The 2015 Determinations

As indicated above, the Minister of Energy published a number of determinations on 18 August 2015.  The table below provides a summary of the amount of electricity to be procured and from which sources such electricity can be generated under each of these IPP procurement programmes.

  Gas IPP Procurement Programme 2015 Cogeneration IPP Procurement Programme 2015 Renewable Energy IPP Procurement Programme 2015
Generation capacity needed 3,126 MW 1,800 MW 6,300 MW
Source types
  • Natural gas
  • LNG
  • Coal bed methane
  • Synthesis gas
  • Shale gas
  • Any other gas type or source
  • Waste heat or furnace off gas
  • Simultaneous generation of electricity and useful thermal energy from a common fuel source
  • An energy source which is a co-product, by-product, waste product or residual product of an industrial process and/or sustainable agricultural or forestry activity
  • Concentrated solar power
  • Wind
  • Solar photovoltaic
  • Biogas
  • Biomass
  • Landfill gas
  • Small hydro (<40MW)
  • Small projects (<5MW)

The IPP office postponed the bid submission date for bids pursuant to the 2015 Cogeneration IPP Procurement Programme pertaining to its 1,800MW generation capacity from 1 October 2015 to 11 November 2015. The successful bidders of this programme have not yet been announced.

Conclusion

South Africa has an energy shortage and is required to substantially increase its generation capacity in an environmentally sustainable manner.
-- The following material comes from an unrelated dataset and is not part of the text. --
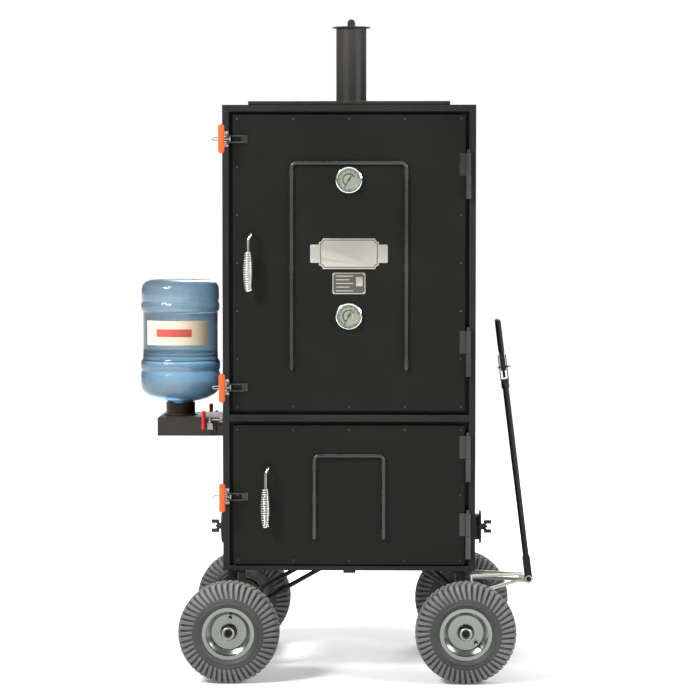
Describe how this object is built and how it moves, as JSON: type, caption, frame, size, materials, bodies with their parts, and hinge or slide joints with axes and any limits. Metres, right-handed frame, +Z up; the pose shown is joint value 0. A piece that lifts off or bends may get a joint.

The REIPPP Programme has been able to provide for additional energy to be fed into the grid within a reasonably short period of time. Following the success of the REIPPP Programme, the Minister of Energy has published determinations for electricity from other sources to be procured by IPP procurement programmes and has published a determination for further electricity to be procured from renewable sources.

In addition to ensuring additional generation capacity, the IPP procurement programmes will also increase the entry of multiple players in the generation market.